Catching Up

"The point of view is from Monsr Proveau's Tent,- and the time near sunset. The men have been quietly preparing their evening meals. Mo'sieur P. adipose & rotonde - 'larding the lean earth as he walks along,'- now raises both hands to his mouth and with stentorian lungs bawls out someithing like 'Attrapez des Chevaux'- the men immediately rise and run towards a cloud of dust from which the horses are seen emerging,- these are being driven in by the horse-guards from their range, some 2 or 3 miles, and the men secure each their own by lariats trailing on the ground from their necks, extending some 15 feet,- thense they proceed to their pickets, where they are secured for the night, with sufficient range to permit their grazing until morning." A.J. Miller, extracted from "The West of Alfred Jacob Miller" (1837).
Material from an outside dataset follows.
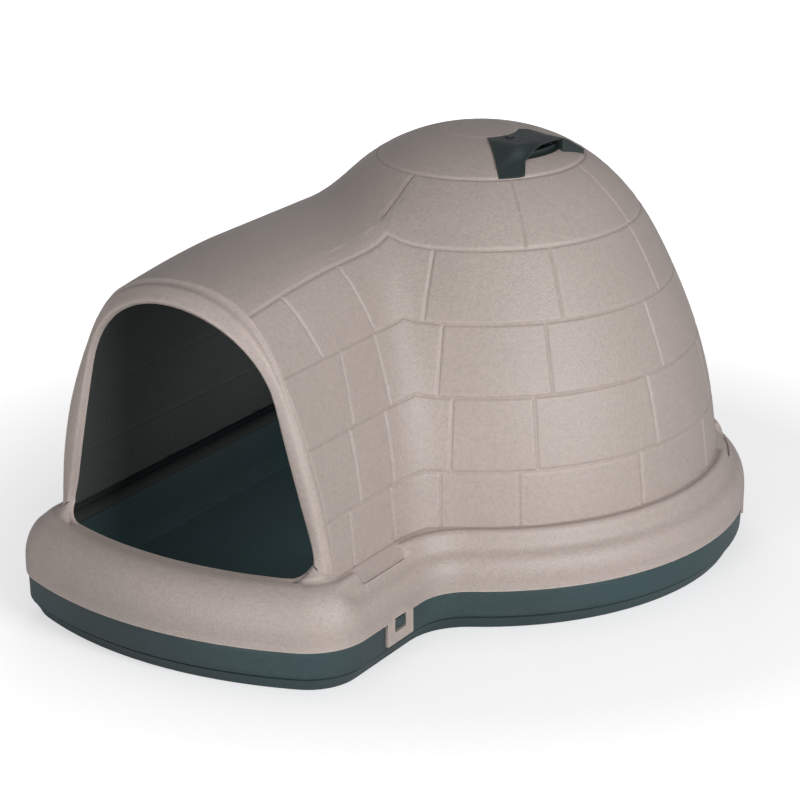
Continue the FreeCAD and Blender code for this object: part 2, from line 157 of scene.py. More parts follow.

In July 1858 William T. Walters commissioned 200 watercolors at twelve dollars apiece from Baltimore born artist Alfred Jacob Miller. These paintings were each accompanied by a descriptive text, and were delivered in installments over the next twenty-one months and ultimately were bound in three albums. Transcriptions of field-sketches drawn during the 1837 expedition that Miller had undertaken to the annual fur-trader's rendezvous in the Green River Valley (in what is now western Wyoming), these watercolors are a unique record of the closing years of the western fur trade.